Copper for December delivery on the Comex division of the New York Mercantile Exchange inched up 0.1 cents, or 0.05%, to trade at $2.219 a pound during morning hours in London.

A day earlier, copper fell to $2.197, a level not seen in more than six years, after the latest industrial production figures out of China added to concerns over the health of the world's second-biggest economy.

The soft data followed disappointing Chinese trade and inflation figures earlier in the week.

The downbeat reports reinforced the view that the economy remains in the midst of a gradual slowdown which will require policymakers in Beijing to roll out more measures to boost growth in coming months.

Prices of the red metal are down 25% since May as fears of a China-led global economic slowdown spooked traders and rattled sentiment.

The Asian nation is the world’s largest copper consumer, accounting for almost 40% of world consumption.

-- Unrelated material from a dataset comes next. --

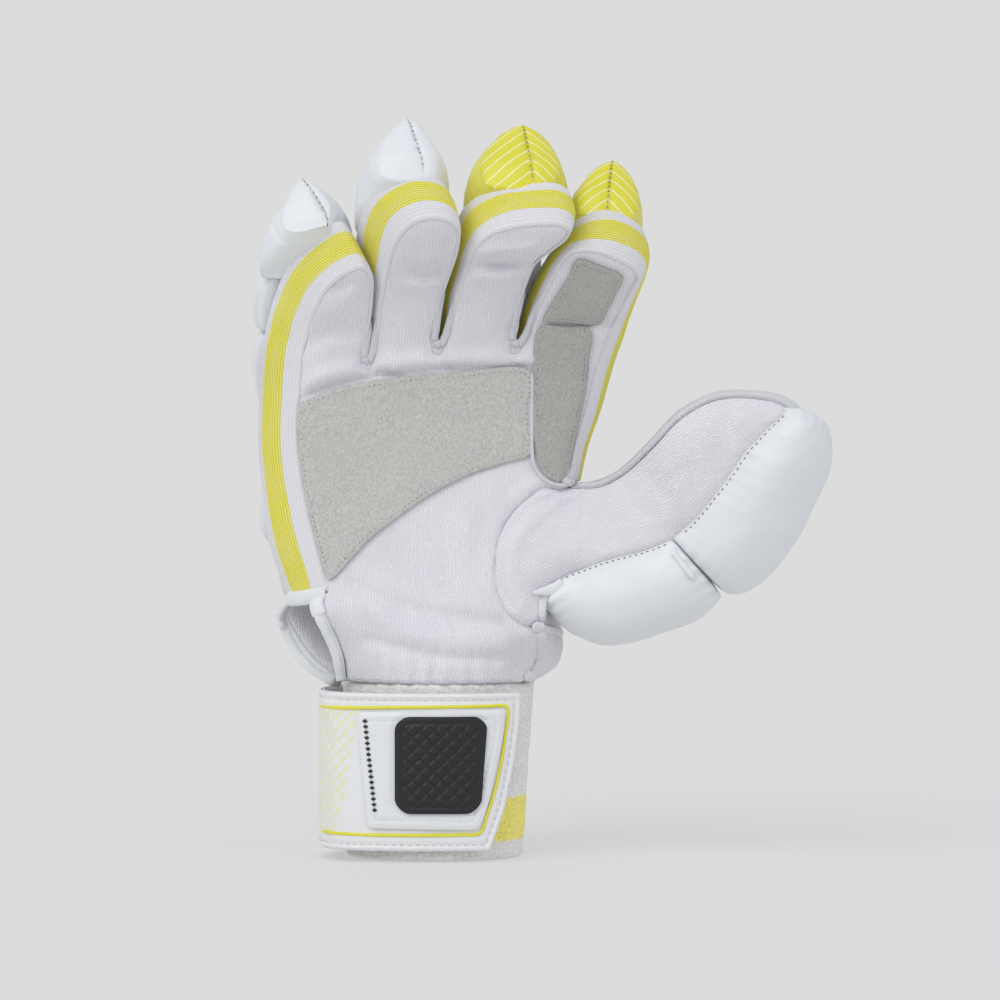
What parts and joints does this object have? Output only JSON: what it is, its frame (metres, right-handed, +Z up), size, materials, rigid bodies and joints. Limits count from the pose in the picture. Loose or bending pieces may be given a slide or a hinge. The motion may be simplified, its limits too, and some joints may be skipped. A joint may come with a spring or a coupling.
{
  "type": "cricket batting glove",
  "caption": "Right-hand cricket batting glove with padded finger rolls, two-part thumb pad, ribbed finger side strips, suede palm patches, towelling cuff and wrist strap.",
  "frame": {"origin": "middle of the footprint of the whole glove, on the plane the cuff stands on", "axes": "+Z up from the cuff to the fingertips; the palm faces -Y; the thumb points to +X"},
  "size_m": [0.2122, 0.0872, 0.2676],
  "materials": {
    "knit": "matte",
    "suede": "matte",
    "elastic": "matte",
    "white_leather": "semi-gloss",
    "yellow_leather": "semi-gloss",
    "towelling": "matte",
    "strap": "satin",
    "emblem": "satin",
    "binding": "matte"
  },
  "bodies": {
    "root": {"palm_panel": "knit", "back_panel": "knit", "little_side_strip": "elastic", "ring_side_strip": "elastic", "middle_side_strip": "elastic", "index_side_strip": "elastic", "thumb_side_strip": "binding", "wrist_side_strip": "knit", "thumb_front_panel": "knit", "thumb_back_panel": "knit", "palm_patch": "suede", "index_patch": "suede", "index_tip_patch": "suede", "little_tip_roll": "white_leather", "little_middle_roll": "white_leather", "little_base_roll": "white_leather", "ring_tip_roll": "white_leather", "ring_middle_roll": "white_leather", "ring_base_roll": "white_leather", "middle_tip_roll": "yellow_leather", "middle_middle_roll": "white_leather", "middle_base_roll": "white_leather", "index_tip_roll": "yellow_leather", "index_middle_roll": "white_leather", "index_base_roll": "white_leather", "back_roll_1": "white_leather", "back_roll_2": "white_leather", "back_roll_3": "white_leather", "back_roll_4": "white_leather", "wrist_roll_1": "white_leather", "wrist_roll_2": "white_leather", "wrist_roll_3": "white_leather", "thumb_tip_pad": "white_leather", "thumb_base_pad": "white_leather", "slit_binding_front": "white_leather", "slit_binding_back": "white_leather", "towelling_cuff": "towelling", "wrist_strap": "strap", "strap_plate": "strap", "strap_emblem": "emblem"}
  },
  "joints": []
}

Elsewhere in metals trading, gold prices struggled near three-month lows, as market players prepared for a hike in interest rates by the Federal Reserve next month.

Investors looked ahead to key U.S. data later in the day for further indications on the strength of the economy and the likelihood of a near-term rate hike.

The U.S. is to release a weekly report on initial jobless claims at 8:30AM Eastern Time, followed by data on job openings for September at 10:00AM.

Federal Reserve Chair Janet Yellen said last week that a December rate hike was a "live possibility" if justified by upcoming economic data.

Meanwhile, a host of Fed members including Yellen are slated to make appearances at the Federal Reserve's two-day conference on Monetary Policy Implementation and Transmission in the Post-Crisis period.

The Fed chief is scheduled to make the opening remarks on Thursday morning, while Fed chair Stanley Fischer is scheduled to deliver a speech on the transmission of exchange rates to output and inflation on Thursday evening.

Other Fed officials speaking Thursday, include New York Fed President William Dudley, St. Louis Fed President James Bullard, Richmond Fed President Jeffrey Lacker and Chicago Fed President Charles Evans.